Drinking and college go hand in hand--there's no way around it and I won't deny that I had a great time. Maybe I was lucky or smart or a little of both but nothing regrettable happened in my college experience where alcohol & partying were concerned. I knew I was there to learn & work toward a career so the social aspect was a benefit not a requirement. But I developed a partying strategy to successfully navigate the scene:

1) Act more drunk than you actually are. This was not difficult for me due to the Asian Flush. Within one drink, my cheeks would be lit up like a Christmas tree. Still, you can maintain control and have a good time.
2) Leave before the downturn. There is always a point in a party/gathering where the fun climaxes and then everything/everybody gets ugly. Leave before then and keep your happy memories.

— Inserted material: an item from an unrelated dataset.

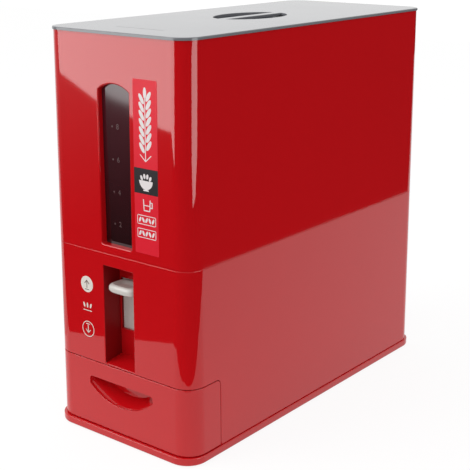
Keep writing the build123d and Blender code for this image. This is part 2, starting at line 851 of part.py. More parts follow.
with BuildPart() as drawer_tray:
    tray_front = front_y + wall + tray_front_gap
    box_between(
        (-tray_half_width, tray_front, runner_top),
        (tray_half_width, tray_front + drawer_length, runner_top + tray_height),
    )
    fillet(drawer_tray.edges().filter_by(Axis.Z).sort_by(Axis.Y)[-2:], tray_back_corner)
    # Hollow from above, and open in front, where the drawer's face closes it.
    box_between(
        (-tray_half_width + tray_wall, tray_front - deep_cut / 2, runner_top + tray_wall),
        (tray_half_width - tray_wall, tray_front + drawer_length - tray_wall, drawer_top),
        Mode.SUBTRACT,
    )
    case_block(foot_proud, drawer_top, wall + tray_skin_gap, Mode.INTERSECT)

# ---------------------------------------------------------------- lid

lid_w, lid_d, lid_c = case_rectangle(rim_height, -lid_overhang)

with BuildPart() as lid_plate:
    with BuildSketch(Plane.XY.offset(rim_height)):
        RectangleRounded(lid_w, lid_d, lid_c)
    extrude(amount=lid_edge)
    fillet(lid_plate.faces().sort_by(Axis.Z)[-1].edges(), lid_edge_round)
    # Skirt that drops inside the tank.
    with BuildSketch(Plane.XY.offset(rim_height)):
        RectangleRounded(*case_rectangle(rim_height, wall + lid_skirt_gap))
        RectangleRounded(
            *case_rectangle(rim_height, wall + lid_skirt_gap + lid_skirt_wall), mode=Mode.SUBTRACT
        )
    extrude(amount=-lid_skirt_depth)
    # Two crescents either side of the grip bar.
    with BuildSketch(Plane.XY.offset(rim_height)):
        Ellipse(grip_half_width, grip_half_length)
        Rectangle(grip_bar_width, 2 * grip_half_length + through, mode=Mode.SUBTRACT)
    extrude(amount=lid_edge, mode=Mode.SUBTRACT)
    # Shallow line across the lid near its front.
    with BuildSketch(Plane.XY.offset(overall_height)):
        with Locations((0, front_y + lid_line_setback)):
            Rectangle(lid_line_length, lid_line_width)
    extrude(amount=-lid_line_depth, mode=Mode.SUBTRACT)

with BuildPart() as lid_bowl:
    with BuildSketch(Plane.XY.offset(rim_height)):
        Ellipse(grip_half_width + bowl_flange, grip_half_length + bowl_flange)
    extrude(amount=-bowl_wall)
    for thickness, mode in ((bowl_wall, Mode.ADD), (0, Mode.SUBTRACT)):
        with BuildSketch(Plane.XY.offset(rim_height - bowl_depth - thickness)):
            Ellipse(grip_half_width + thickness - bowl_taper, grip_half_length + thickness - bowl_taper)
        with BuildSketch(Plane.XY.offset(rim_height)):
            Ellipse(grip_half_width + thickness, grip_half_length + thickness)
        loft(mode=mode)

with BuildPart() as lid_seal:
    with BuildSketch(Plane.XY.offset(rim_height - seal_drop)):
        RectangleRounded(*case_rectangle(rim_height - seal_drop, wall + seal_gap))
        RectangleRounded(*case_rectangle(rim_height, wall + lid_skirt_gap), mode=Mode.SUBTRACT)
    extrude(amount=seal_height)

# ---------------------------------------------------------------- export

for piece, label in (
    (base_tray, "base_tray"), (rubber_feet, "rubber_feet"), (lower_case, "lower_case"),
    (upper_case, "upper_case"), (window_panel, "window_panel"), (window_frame, "window_frame"),
    (scale_marks, "scale_marks"), (label_panel, "label_panel"), (label_band, "label_band"),
    (mark_measure, "mark_measure"), (mark_release, "mark_release"), (hopper_funnel, "hopper_funnel"),
    (drum_housing, "drum_housing"), (housing_screws, "housing_screws"), (measuring_drum, "measuring_drum"),
    (drum_pinion, "drum_pinion"), (drum_clip, "drum_clip"), (lever_pad, "lever_pad"),
    (lever_slide, "lever_slide"), (return_spring, "return_spring"), (drawer_front, "drawer_front"),
    (handle_scoop, "handle_scoop"), (drawer_tray, "drawer_tray"), (lid_plate, "lid_plate"),
    (lid_bowl, "lid_bowl"), (lid_seal, "lid_seal"),
):
    print(label, len(piece.part.solids()), round(piece.part.volume / 1000, 2))
    save(piece.part, label)
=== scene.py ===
import json
from math import cos, pi, radians, sin, tan

import bmesh
import bpy
from mathutils import Matrix, Vector

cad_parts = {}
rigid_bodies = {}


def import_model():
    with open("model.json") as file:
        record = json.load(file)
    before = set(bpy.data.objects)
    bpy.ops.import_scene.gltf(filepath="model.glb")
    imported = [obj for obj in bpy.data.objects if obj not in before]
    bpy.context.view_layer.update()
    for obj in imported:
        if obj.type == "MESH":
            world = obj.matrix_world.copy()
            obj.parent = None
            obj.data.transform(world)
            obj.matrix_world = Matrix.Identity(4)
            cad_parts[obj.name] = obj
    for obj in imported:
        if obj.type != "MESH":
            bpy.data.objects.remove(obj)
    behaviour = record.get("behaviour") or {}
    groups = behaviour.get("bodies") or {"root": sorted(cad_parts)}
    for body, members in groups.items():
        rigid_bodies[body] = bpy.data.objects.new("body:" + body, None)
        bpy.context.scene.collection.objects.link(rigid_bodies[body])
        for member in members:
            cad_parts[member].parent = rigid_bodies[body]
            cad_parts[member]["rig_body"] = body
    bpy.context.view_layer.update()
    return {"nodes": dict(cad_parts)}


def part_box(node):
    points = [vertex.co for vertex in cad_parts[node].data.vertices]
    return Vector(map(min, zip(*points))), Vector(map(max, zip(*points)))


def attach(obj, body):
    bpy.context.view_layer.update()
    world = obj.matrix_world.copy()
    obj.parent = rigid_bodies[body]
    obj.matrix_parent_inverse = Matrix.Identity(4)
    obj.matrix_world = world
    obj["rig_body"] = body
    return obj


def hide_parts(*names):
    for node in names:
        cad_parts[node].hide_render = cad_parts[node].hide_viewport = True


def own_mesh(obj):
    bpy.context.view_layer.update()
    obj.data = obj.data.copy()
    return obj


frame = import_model()
nodes = frame["nodes"]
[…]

3) Have backup. Especially as a gal, it's unwise to go alone to a frat house or a party where you don't really know the people very well. Also avoid walking around late at night on a college campus by yourself.
4) Know your limit/pace yourself. Why do you need to do 5 shots in 5 minutes? What is the point of that? Do college kids think that despite a virtually endless supply of alcohol available in a college town that they might be capable of drinking it all? I never understood that.

I guess I'm feeling sort of apprehensive about this now that I have a kid and I'm squirreling away money for her college education. All of a sudden this isn't all fun and games anymore, college students can get seriously messed up or dead from binge drinking or activities stemming from it. I would not want to deny her some raucously awesome magical nights in her future but it sure looks different from this side of the table now. And yes, I know I have a while before I need to seriously think about this but it's never too late to save so never too late to worry.